## BEGIN
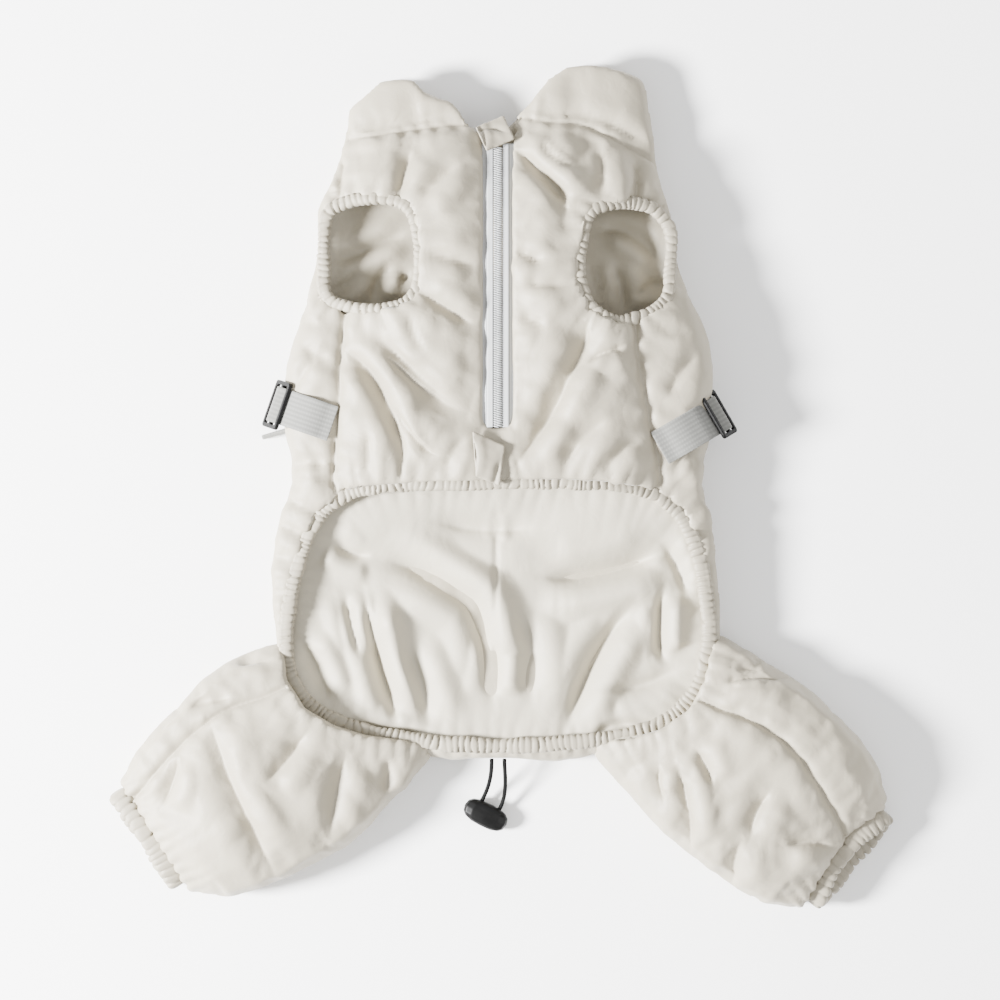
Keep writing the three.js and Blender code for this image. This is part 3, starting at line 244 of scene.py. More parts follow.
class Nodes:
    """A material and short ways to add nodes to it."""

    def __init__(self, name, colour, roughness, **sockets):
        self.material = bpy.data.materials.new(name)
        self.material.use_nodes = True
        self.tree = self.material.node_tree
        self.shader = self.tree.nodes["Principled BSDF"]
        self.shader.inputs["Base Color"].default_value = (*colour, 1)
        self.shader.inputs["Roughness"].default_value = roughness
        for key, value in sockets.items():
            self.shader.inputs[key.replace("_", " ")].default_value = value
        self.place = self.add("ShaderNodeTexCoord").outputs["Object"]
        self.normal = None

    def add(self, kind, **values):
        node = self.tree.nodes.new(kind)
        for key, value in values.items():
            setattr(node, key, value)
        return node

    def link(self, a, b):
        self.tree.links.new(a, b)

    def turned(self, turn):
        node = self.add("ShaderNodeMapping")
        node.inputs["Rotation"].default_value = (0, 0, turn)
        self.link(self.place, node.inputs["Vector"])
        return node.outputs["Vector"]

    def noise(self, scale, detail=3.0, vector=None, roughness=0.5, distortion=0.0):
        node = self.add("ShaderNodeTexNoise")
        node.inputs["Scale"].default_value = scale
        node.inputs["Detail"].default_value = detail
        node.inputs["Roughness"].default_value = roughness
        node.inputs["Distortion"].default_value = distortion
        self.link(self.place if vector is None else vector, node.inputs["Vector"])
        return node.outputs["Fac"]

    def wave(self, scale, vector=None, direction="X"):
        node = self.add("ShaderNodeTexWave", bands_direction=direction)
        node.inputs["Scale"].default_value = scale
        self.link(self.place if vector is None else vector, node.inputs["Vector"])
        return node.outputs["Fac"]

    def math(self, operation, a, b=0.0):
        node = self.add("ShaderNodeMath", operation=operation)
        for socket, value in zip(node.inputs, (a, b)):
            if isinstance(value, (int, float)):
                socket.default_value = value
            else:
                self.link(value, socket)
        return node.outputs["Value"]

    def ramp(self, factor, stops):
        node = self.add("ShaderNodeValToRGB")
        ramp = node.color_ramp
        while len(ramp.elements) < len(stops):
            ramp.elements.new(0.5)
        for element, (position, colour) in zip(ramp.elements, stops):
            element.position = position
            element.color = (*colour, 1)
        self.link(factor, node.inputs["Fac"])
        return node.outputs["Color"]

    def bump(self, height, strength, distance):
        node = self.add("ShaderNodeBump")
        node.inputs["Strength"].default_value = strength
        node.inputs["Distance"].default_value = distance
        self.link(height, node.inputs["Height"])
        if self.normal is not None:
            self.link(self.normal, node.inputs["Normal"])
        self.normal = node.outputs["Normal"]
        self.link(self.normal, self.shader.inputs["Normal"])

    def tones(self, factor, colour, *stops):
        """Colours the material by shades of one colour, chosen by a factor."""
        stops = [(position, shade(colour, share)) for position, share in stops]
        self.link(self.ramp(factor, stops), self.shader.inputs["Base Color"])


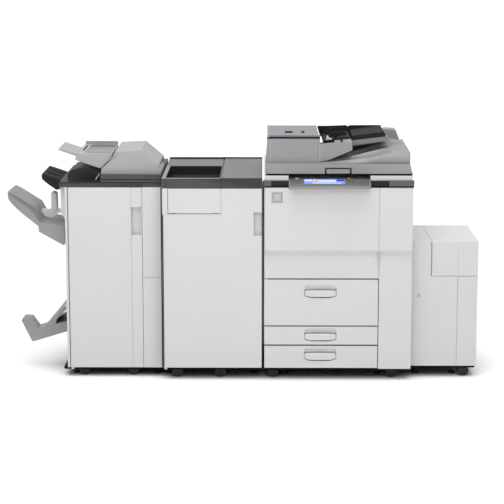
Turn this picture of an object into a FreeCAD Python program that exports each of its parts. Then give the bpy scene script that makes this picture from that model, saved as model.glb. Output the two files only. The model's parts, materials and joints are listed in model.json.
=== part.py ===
## END
Given request: Beginning at the line that holds "Turn this picture", write out word for word each line through the end of the records.

Result for this exercise:
Turn this picture of an object into a FreeCAD Python program that exports each of its parts. Then give the bpy scene script that makes this picture from that model, saved as model.glb. Output the two files only. The model's parts, materials and joints are listed in model.json.
=== part.py ===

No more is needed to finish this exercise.